* INFORMATION SHOWN:
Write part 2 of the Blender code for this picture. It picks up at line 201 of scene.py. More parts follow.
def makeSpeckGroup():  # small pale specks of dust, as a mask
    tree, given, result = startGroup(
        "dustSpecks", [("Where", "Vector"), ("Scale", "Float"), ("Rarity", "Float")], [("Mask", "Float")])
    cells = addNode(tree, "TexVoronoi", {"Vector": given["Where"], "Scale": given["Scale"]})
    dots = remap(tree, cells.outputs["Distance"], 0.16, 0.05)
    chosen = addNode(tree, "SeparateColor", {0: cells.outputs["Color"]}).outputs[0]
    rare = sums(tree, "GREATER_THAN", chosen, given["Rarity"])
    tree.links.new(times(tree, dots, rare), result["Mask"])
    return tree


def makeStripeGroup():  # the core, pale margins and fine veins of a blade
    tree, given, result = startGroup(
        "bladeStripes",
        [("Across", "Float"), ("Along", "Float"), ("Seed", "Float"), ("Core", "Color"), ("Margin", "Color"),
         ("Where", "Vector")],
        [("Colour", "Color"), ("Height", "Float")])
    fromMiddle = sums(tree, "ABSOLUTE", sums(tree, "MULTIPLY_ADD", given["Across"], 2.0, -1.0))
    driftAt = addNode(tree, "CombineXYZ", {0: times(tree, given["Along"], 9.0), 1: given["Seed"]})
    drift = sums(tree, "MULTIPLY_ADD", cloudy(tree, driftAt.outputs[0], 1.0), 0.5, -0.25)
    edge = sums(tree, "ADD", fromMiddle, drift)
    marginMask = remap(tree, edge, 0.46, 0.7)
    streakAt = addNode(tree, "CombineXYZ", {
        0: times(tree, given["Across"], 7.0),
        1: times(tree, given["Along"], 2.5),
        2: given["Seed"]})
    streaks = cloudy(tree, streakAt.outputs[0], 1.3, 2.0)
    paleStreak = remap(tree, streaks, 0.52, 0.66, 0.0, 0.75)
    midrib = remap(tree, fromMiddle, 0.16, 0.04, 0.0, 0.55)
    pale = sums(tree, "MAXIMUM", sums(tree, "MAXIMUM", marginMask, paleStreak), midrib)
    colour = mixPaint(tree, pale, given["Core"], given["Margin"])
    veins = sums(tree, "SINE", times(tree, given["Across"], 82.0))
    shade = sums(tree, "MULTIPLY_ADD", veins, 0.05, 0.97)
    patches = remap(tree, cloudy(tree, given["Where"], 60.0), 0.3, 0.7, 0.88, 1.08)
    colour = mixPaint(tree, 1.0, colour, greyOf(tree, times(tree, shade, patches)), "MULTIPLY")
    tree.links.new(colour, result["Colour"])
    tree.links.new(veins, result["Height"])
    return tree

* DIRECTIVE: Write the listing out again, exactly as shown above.

* THE SOLUTION:
Write part 2 of the Blender code for this picture. It picks up at line 201 of scene.py. More parts follow.
def makeSpeckGroup():  # small pale specks of dust, as a mask
    tree, given, result = startGroup(
        "dustSpecks", [("Where", "Vector"), ("Scale", "Float"), ("Rarity", "Float")], [("Mask", "Float")])
    cells = addNode(tree, "TexVoronoi", {"Vector": given["Where"], "Scale": given["Scale"]})
    dots = remap(tree, cells.outputs["Distance"], 0.16, 0.05)
    chosen = addNode(tree, "SeparateColor", {0: cells.outputs["Color"]}).outputs[0]
    rare = sums(tree, "GREATER_THAN", chosen, given["Rarity"])
    tree.links.new(times(tree, dots, rare), result["Mask"])
    return tree


def makeStripeGroup():  # the core, pale margins and fine veins of a blade
    tree, given, result = startGroup(
        "bladeStripes",
        [("Across", "Float"), ("Along", "Float"), ("Seed", "Float"), ("Core", "Color"), ("Margin", "Color"),
         ("Where", "Vector")],
        [("Colour", "Color"), ("Height", "Float")])
    fromMiddle = sums(tree, "ABSOLUTE", sums(tree, "MULTIPLY_ADD", given["Across"], 2.0, -1.0))
    driftAt = addNode(tree, "CombineXYZ", {0: times(tree, given["Along"], 9.0), 1: given["Seed"]})
    drift = sums(tree, "MULTIPLY_ADD", cloudy(tree, driftAt.outputs[0], 1.0), 0.5, -0.25)
    edge = sums(tree, "ADD", fromMiddle, drift)
    marginMask = remap(tree, edge, 0.46, 0.7)
    streakAt = addNode(tree, "CombineXYZ", {
        0: times(tree, given["Across"], 7.0),
        1: times(tree, given["Along"], 2.5),
        2: given["Seed"]})
    streaks = cloudy(tree, streakAt.outputs[0], 1.3, 2.0)
    paleStreak = remap(tree, streaks, 0.52, 0.66, 0.0, 0.75)
    midrib = remap(tree, fromMiddle, 0.16, 0.04, 0.0, 0.55)
    pale = sums(tree, "MAXIMUM", sums(tree, "MAXIMUM", marginMask, paleStreak), midrib)
    colour = mixPaint(tree, pale, given["Core"], given["Margin"])
    veins = sums(tree, "SINE", times(tree, given["Across"], 82.0))
    shade = sums(tree, "MULTIPLY_ADD", veins, 0.05, 0.97)
    patches = remap(tree, cloudy(tree, given["Where"], 60.0), 0.3, 0.7, 0.88, 1.08)
    colour = mixPaint(tree, 1.0, colour, greyOf(tree, times(tree, shade, patches)), "MULTIPLY")
    tree.links.new(colour, result["Colour"])
    tree.links.new(veins, result["Height"])
    return tree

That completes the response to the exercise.